В Черкесске их продержали целый день на площади. Вконец усталый Алим, один из братьев Сеитбия Тешеллеева, каким-то образом отделился от семьи и присел в уголке на площади. В стороне он увидел колонну солдат, которые были под конвоем. Среди них он увидел отца, которого объявили без вести пропавшим. Для семьи среди тех мрачных дней единственной радостью стало то, что отцу разрешили ехать в одном вагоне с детьми и женой. Их довезли до Калмыкии, и там неизвестно по какой-то причине вагоны отцепили от состава. Люди несколько дней находились в холодной, продуваемой лютыми ветрами степи, без тепла и воды, умирая один за другим. «Отец мой был бессилен кому-либо помочь – сам в чем душа держалась, поэтому могильщиками стали женщины и дети. Три дня мы занимались похоронными делами, но благодаря нашей маме и другим женщинам все покойные нашли свой приют». В дороге умер и отец. Слез у матери уже не было. Впрочем, плачущей свою мать после этого дети видели один раз. В их вагоне ехала очень больная женщина, за которой ухаживал сын. Когда она скончалась, сын спрятал ее тело под лохмотьями, дабы похоронить достойно там, куда прибудет поезд. Но конвоиры, прознав об этом, остановили состав и потребовали, чтобы сын собственноручно выкинул тело матери из вагона.

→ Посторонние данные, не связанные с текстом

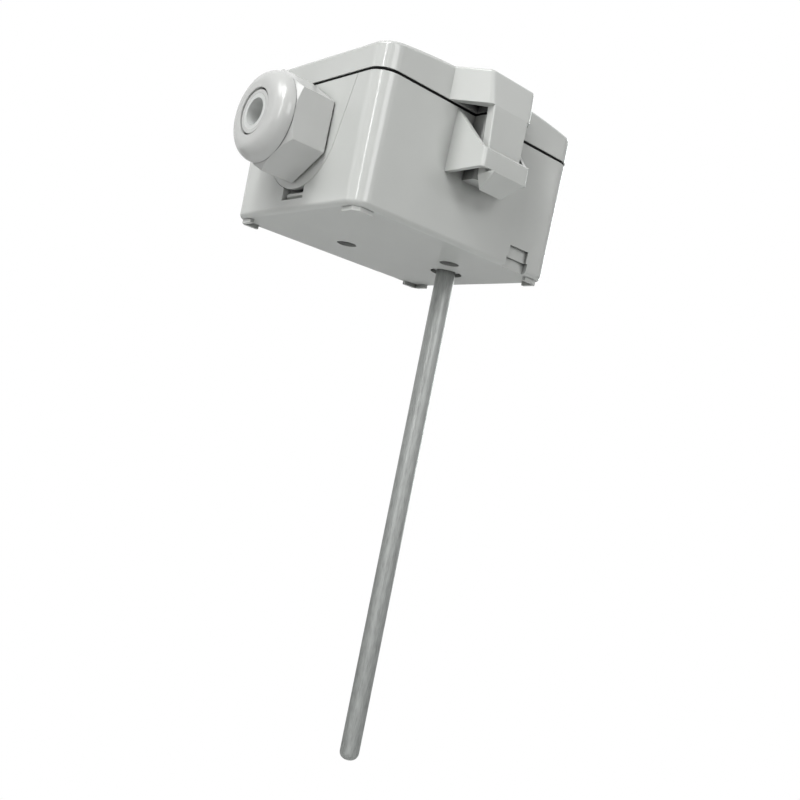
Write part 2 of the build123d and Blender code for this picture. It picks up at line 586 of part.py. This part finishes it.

Их привезли в Сайрамский район Джамбульской области. Есть было нечего, по весне питались травой, земля была, как выполотая. Мать Тешеллеевых детей своих выходила, сохранила их жизни ценой неимоверных усилий. Сама же до дня возвращения на родину не дожила.
Каждый раз, вспоминая эту горькую исповедь Сеитбия Халитовича Тешеллеева, я думаю: «Мы обязательно должны выслушать при жизни, дать слово тем, кто пережил все тяготы депортации. Чтобы об этом помнили потомки и подобное больше не испытал ни один народ, живущий на земле».